Manipulating a random variable that is uniformly distributed

Question

I had to answer the following question: $X$ has a uniform distribution between 0 and 1. What is the distribution of $X^3$?

Now the pdf for X is simply:

$f(x)= \left\{ \begin{array}{ll} 1, &\mbox{if } 0\leq x \leq1 \\ 0, & \mbox{otherwise} \end{array} \right.$

After substituting $x^3$ for $x$ in the cdf for $X$ and then differentiating it with respect to $x$, I got the following pdf for $X$:

$f(x)= \left\{ \begin{array}{ll} \frac 13x^{-\frac{2}{3}}, &\mbox{if } 0\leq x \leq1 \\ 0, & \mbox{otherwise} \end{array} \right.$

Is this correct?

Now, the last part of the question asks "What is the distribution of $X^3$? Is my answer sufficient or does this pdf correspond to a particular distribution?
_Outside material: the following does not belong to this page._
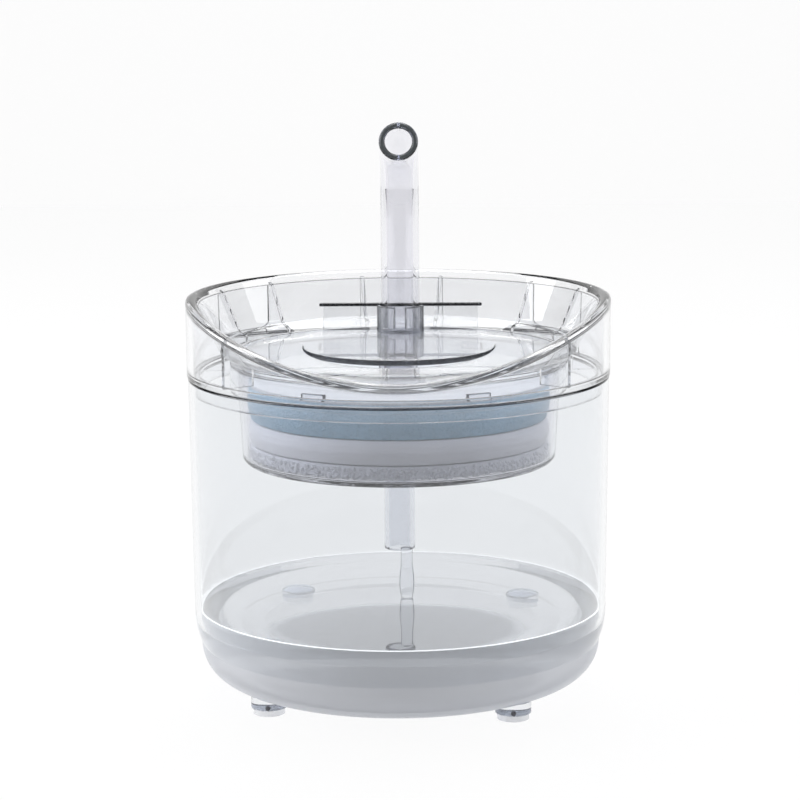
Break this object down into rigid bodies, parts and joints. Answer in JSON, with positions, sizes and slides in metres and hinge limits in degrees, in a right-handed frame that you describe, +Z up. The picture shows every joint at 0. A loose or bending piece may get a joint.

Because it doesn't ring a bell for me.

Thanks

Answer 1

It looks right, and it is a $\text{Beta}(1/3,1)$; $$f_X(x) = \frac{\Gamma(1/3+1)}{\Gamma(1/3)\Gamma(1)} x^{1/3-1}(1-x)^{1-1} = \frac{1}{3}x^{-2/3}$$ over $(0,1]$.

Answer 2

Yes, that is the probability density function (pdf).$$\begin{align}f_{X^3}(z) = & ~ f_X(z^{1/3})~\lvert(z^{1/3})'\rvert \\[1ex] = & ~ \dfrac{ z^{-2/3} }{3} ~\raise{0.4ex}\chi_{z\in(0;1]}\end{align}$$

You can also integrate to obtain the Cumulative Distribution Function:

$$F_{X^3}(z) =z^{1/3}~\raise{0.5ex}\chi_{z\in[0;1)}+ \raise{0.5ex}\chi_{z\in[1;\infty)}$$

This isn't any particularly named distribution, except perhaps a member of the family of Beta distributions.